The government also revised data going back to 2011, which showed claims trending lower than previously reported. Claims for the week ended March 5th were the lowest since November 1973.

Last month’s drop in durable goods orders bucks recent data that have suggested the downward spiral in manufacturing was close to an end. Several reports in recent days have shown a pick-up in regional factory activity in March, leading to optimism that a broader manufacturing survey will show the sector expanded this month for the first time since September.

Manufacturing, which accounts for 12 percent of the US economy, has been hammered by the strong dollar, weak global demand and capital spending cuts by oilfield service firms like Schlumberger and Halliburton.

Efforts by businesses to sell unwanted inventory have also meant fewer orders placed, adding to pressure on factories.

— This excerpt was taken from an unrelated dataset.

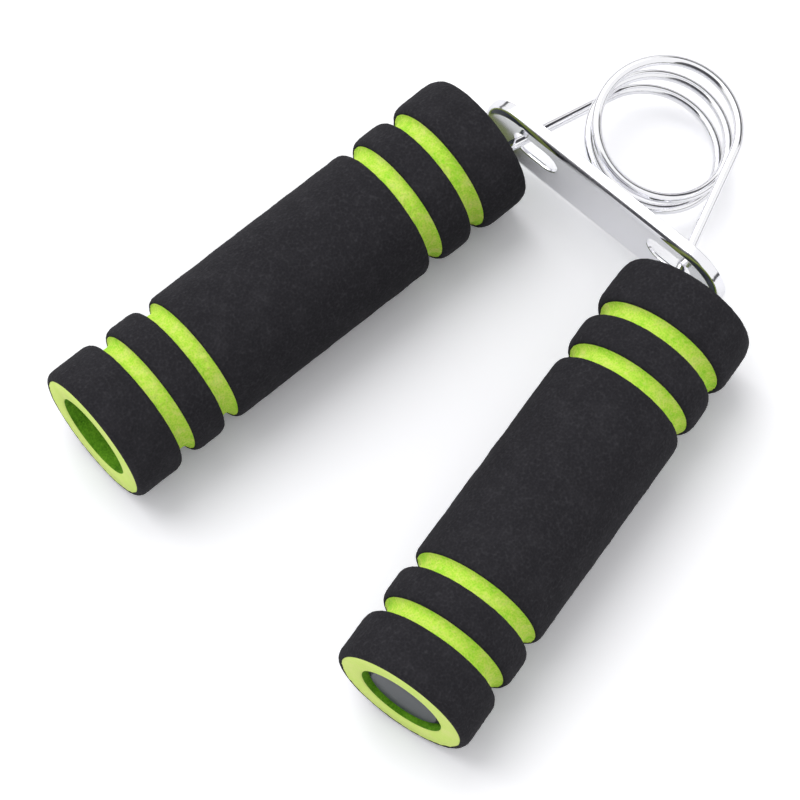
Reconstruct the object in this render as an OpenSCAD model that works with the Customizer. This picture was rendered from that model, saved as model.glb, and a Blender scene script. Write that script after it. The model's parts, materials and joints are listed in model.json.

But the dollar’s gains versus the currencies of the United States’ main trading partners have slowed since the start of the year and the oil price slide has become less pronounced.

The drop in durable goods orders last month was led by a 27.1 per cent plunge in civilian aircraft orders, which contributed to a 6.2 per cent drop in bookings for transportation equipment.

Orders for primary metals, fabricated metal products, machinery, computers and electronic products as well as electrical equipment, appliances and components also fell. Orders for motor vehicles and parts rose 1.2 per cent.

Shipments of core capital goods - used to calculate equipment spending in the gross domestic product report - fell 1.1 per cent last month after sliding 1.3 per cent in January.

The drop in shipments in February could prompt economists to trim first-quarter GDP growth estimates, which are currently around a 2 per cent annualised rate. The economy grew at a 1.0 percent rate in the fourth quarter.

Unfilled durable goods orders fell 0.4 per cent last month after being unchanged in January. Durable goods inventories fell 0.3 per cent and are now down in seven of the last eight months.